In an interview with Vatican Radio Aug. 9, Archbishop Silvano M. Tomasi, former Vatican representative to U.N. agencies in Geneva, said that "instead of building walls and creating dissidence or admitting the possibility of recourse to violence," both countries must have a constructive approach that benefits the people.

"To arrive at this point, we need to change, in a lot of ways, the public culture and insist and educate that the way forward is not the way of having the latest military technology, but having an approach of inclusion and participation in building the common good of the global human family," the archbishop said.

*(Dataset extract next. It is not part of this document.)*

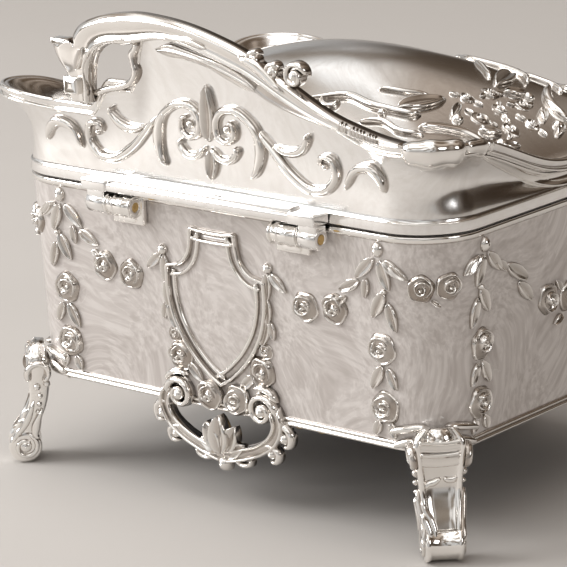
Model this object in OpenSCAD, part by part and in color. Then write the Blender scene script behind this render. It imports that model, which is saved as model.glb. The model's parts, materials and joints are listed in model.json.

North Korea's nuclear ambitions have led to further isolation and sanctioning by the international community, leading to a war of words with the United States.

President Donald Trump vowed that if North Korea continued to threaten the U.S., "they will be met with fire and fury like the world has never seen."

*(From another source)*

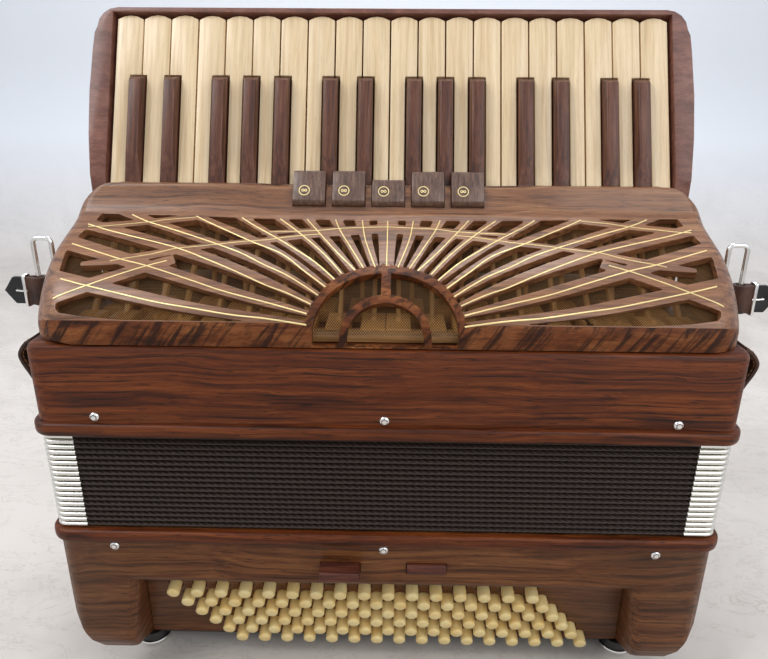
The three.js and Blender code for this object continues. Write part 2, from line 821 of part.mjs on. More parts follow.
// Treble case with its soundboard, the holes under the pallets and the reed blocks
function trebleCase() {
  const ring = (inset, z) => roundedRectangle(
    caseWidth - 2 * inset, caseDepth - 2 * inset, cornerRadius - inset).map(([x, y]) => [x, y, z]);
  const outer = loft([
    ring(0, trebleLow),
    ring(0, trebleTop - trebleTopRound),
    ring(trebleTopRound / 3, trebleTop - trebleTopRound / 3),
    ring(trebleTopRound, trebleTop),
  ]);
  const cavity = prismZ(
    roundedRectangle(caseWidth - 2 * caseWall, caseDepth - 2 * caseWall, cornerRadius - caseWall, boreSteps),
    trebleLow - cutOverrun, trebleTop - soundboardThickness);
  const bead = rimBead(trebleLow, trebleLow + rimHeight);
  const seat = prismZ(roundedRectangle(caseWidth - caseWall, caseDepth - caseWall, cornerRadius),
    trebleLow, trebleLow + rimSeatHeight);
  const mouth = prismZ(
    roundedRectangle(caseWidth - 2 * bellowsBoreInset, caseDepth - 2 * bellowsBoreInset, caseWall, boreSteps),
    trebleLow - cutOverrun, trebleLow + rimSeatHeight + cutOverrun);
  const holes = keyList().map(({ x, palletY }) => block(
    [x - palletHoleWidth / 2, palletY - palletHoleLength / 2, trebleTop - soundboardThickness - cutOverrun],
    [x + palletHoleWidth / 2, palletY + palletHoleLength / 2, trebleTop + cutOverrun]));
  const reedBlocks = Array.from({ length: reedBlockCount }, (_, index) => {
    const y = (index - (reedBlockCount - 1) / 2) * reedBlockPitch;
    return block(
      [-reedBlockHalfLength, y - reedBlockWidth / 2, trebleTop - soundboardThickness - reedBlockHeight],
      [reedBlockHalfLength, y + reedBlockWidth / 2, trebleTop - soundboardThickness + seatGap]);
  });
  return outer.subtract(cavity).add(bead).add(seat).subtract(mouth)
    .subtract(join(holes))
    .add(join(reedBlocks))
    .add(domePins(trebleLow + rimHeight + domePinFromRim));
}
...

Angered by the threat, the North Korean government, led by dictator Kim Jong Un, said it is considering firing nuclear-armed missiles at Guam, a U.S. territory in the Pacific and home to two U.S. military bases.

The nuclear threat North Korea poses to the region "creates serious difficulties," Archbishop Tomasi said. However, the U.S. and its allies in the region must continue the path toward an inclusive negotiated solution that places the common good first.

"As the Holy Father insists: The way forward is that of dialogue and of including everyone in negotiating -- accommodating as far as possible -- the participation of all the populations and their governments in the search of the common good and of ways of improving the quality of life of the people," the archbishop told Vatican Radio.

The threat of nuclear war has also stoked concerns in South Korea, which has technically been at war with its northern neighbor since fighting ended in 1953.

In Seoul, South Korea, in a message to Catholics for the Aug. 15 feast of the Assumption of the Blessed Virgin Mary, Cardinal Andrew Yeom Soo-jung asked the faithful to pray for Mary's intercession for peace in the Korean peninsula.

The Asian Catholic news agency ucanews.com reported Cardinal Yeom also called for an end to the north's nuclear ambitions and a negotiated settlement. He also asked Catholics in the country to pray the rosary "for the conversion of sinners and for peace in the world."

"For the safety and the future of all Koreans, North Korea should come to the discussion table and abandon their nuclear weapons," he said.